State the number of lines in these records that include the word "this", and add nothing to it.

*Listed records*:
--------------------

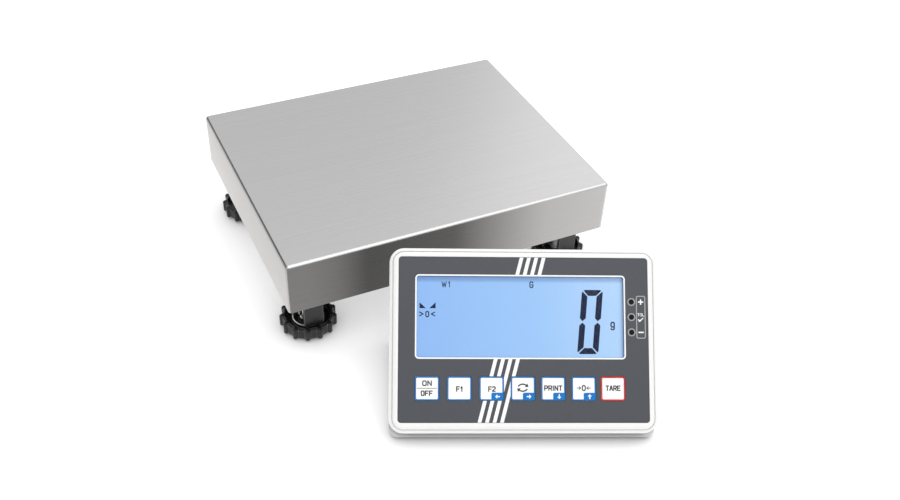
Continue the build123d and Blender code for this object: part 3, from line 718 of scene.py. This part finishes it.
def curved_arrow(x, y, radii, start, sweep, thick=1.05):
    """Part of an oval ring that ends in an arrow head."""
    turns = [math.radians(start + sweep * s / 16) for s in range(17)]
    outer = [(x + (radii[0] + thick / 2) * math.cos(t),
              y + (radii[1] + thick / 2) * math.sin(t)) for t in turns]
    inner = [(x + (radii[0] - thick / 2) * math.cos(t),
              y + (radii[1] - thick / 2) * math.sin(t)) for t in turns]
    end = turns[-1]
    forward = math.copysign(1, sweep)
    tip_way = Vector((-radii[0] * math.sin(end), radii[1] * math.cos(end))).normalized() * forward
    side = Vector((-tip_way.y, tip_way.x))
    foot = Vector((x + radii[0] * math.cos(end), y + radii[1] * math.sin(end)))
    head = [foot + side * 1.75, foot + tip_way * 2.3, foot - side * 1.75]
    if sweep > 0:
        head = list(reversed(head))
    return [outer + list(reversed(inner)), [tuple(p) for p in head]]


def tag_outline(x, y, half_x, half_y):
    """The corner tag, which follows the key's own rounded corner."""
    left, top, right, low = x + half_x - 9.5, y - half_y + 6.0, x + half_x, y - half_y
    rounding = [math.radians(a) for a in range(0, 91, 15)]
    corner = [(left + 1.3 - 1.3 * math.sin(a), top - 1.3 + 1.3 * math.cos(a)) for a in rounding]
    key_corner = [(right - 1.6 + 1.6 * math.sin(a), low + 1.6 - 1.6 * math.cos(a)) for a in rounding]
    return corner + [(left, low)] + key_corner + [(right, top)]


KEY_PRINT = {
    "key_power": ([("ON", 0.0, 4.0, 6.6, 3.4), ("OFF", -0.2, -3.7, 8.4, 3.4)], None),
    "key_function_1": ([("F1", 0.2, -0.4, 4.6, 3.4)], None),
    "key_function_2": ([("F2", 0.3, -0.4, 5.0, 3.4)], 180),
    "key_switch": ([], 0),
    "key_print": ([("PRINT", 0.0, 0.4, 13.4, 3.4)], -90),
    "key_zero": ([("0", 0.0, 0.5, 2.3, 3.8)], 90),
    "key_tare": ([("TARE", 0.0, 0.4, 11.0, 3.4)], None),
}


def make_key_print(name):
    """Border, corner tag and legend of one key."""
    low, high = on_face(name)
    x, y, top = (low.x + high.x) / 2, (low.y + high.y) / 2, high.z
    half_x, half_y = (high.x - low.x) / 2 - 0.02, (high.y - low.y) / 2 - 0.02
    words, tag = KEY_PRINT[name]
    border = bmesh.new()
    rings = [moved(rounded(half_x - inset, half_y - inset, 1.6 - inset * 0.7), x, y) for inset in (0, 0.95)]
    add_print(border, rings, top)
    legend = bmesh.new()
    for text, dx, dy, wide, high_text in words:
        add_text(legend, text, (x + dx, y + dy), (wide, high_text), top, 0.85)
    if name == "key_power":
        add_print(legend, [oblong(x, y + 0.15, 15.6, 0.42)], top)
    if name == "key_zero":
        for side in (-1, 1):
            middle_x, way = x + side * 3.9, -side
            add_strokes(legend, [[(middle_x - 1.5, y + 0.5), (middle_x + 1.5, y + 0.5)]], top, 0.55)
            tip = middle_x + 1.5 * way
            add_strokes(legend, [[(tip - 1.2 * way, y + 1.6), (tip, y + 0.5), (tip - 1.2 * way, y - 0.6)]],
                        top, 0.55)
    if name == "key_switch":
        for start in (160, -20):
            for outline in curved_arrow(x - 0.2, y + 0.7, (3.7, 2.7), start, -115):
                add_print(legend, [outline], top)
    colour = red_ink if name == "key_tare" else blue_ink
    if tag is not None:
        add_print(border, [tag_outline(x, y, half_x, half_y)], top, 0.035)
        mark = bmesh.new()
        add_print(mark, [arrow(x + half_x - 4.7, y - half_y + 3.0, 3.7, tag, 0.9)], top + 0.035)
        piece(name + "_arrow", mark, white_ink, name, FACE)
    piece(name + "_border", border, colour, name, FACE)
    return piece(name + "_legend", legend, black_ink, name, FACE)


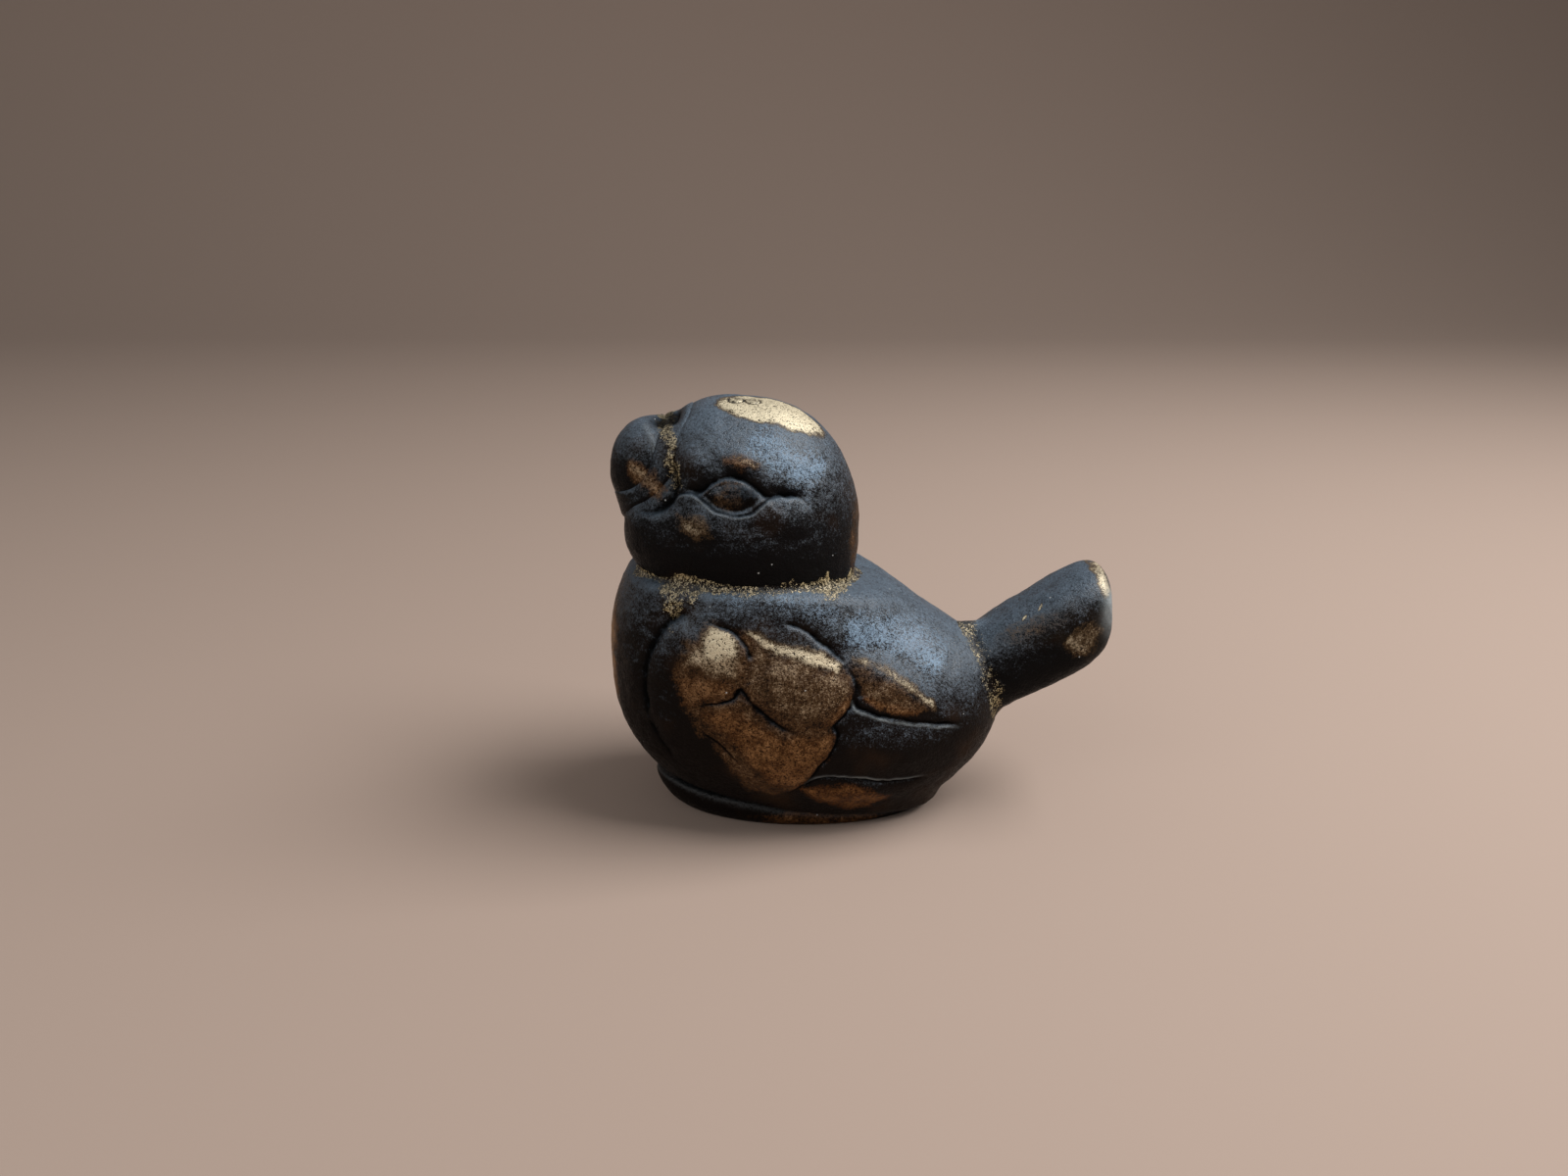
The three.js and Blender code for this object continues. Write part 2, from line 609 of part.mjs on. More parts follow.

--------------------

*Reply to the task*:
2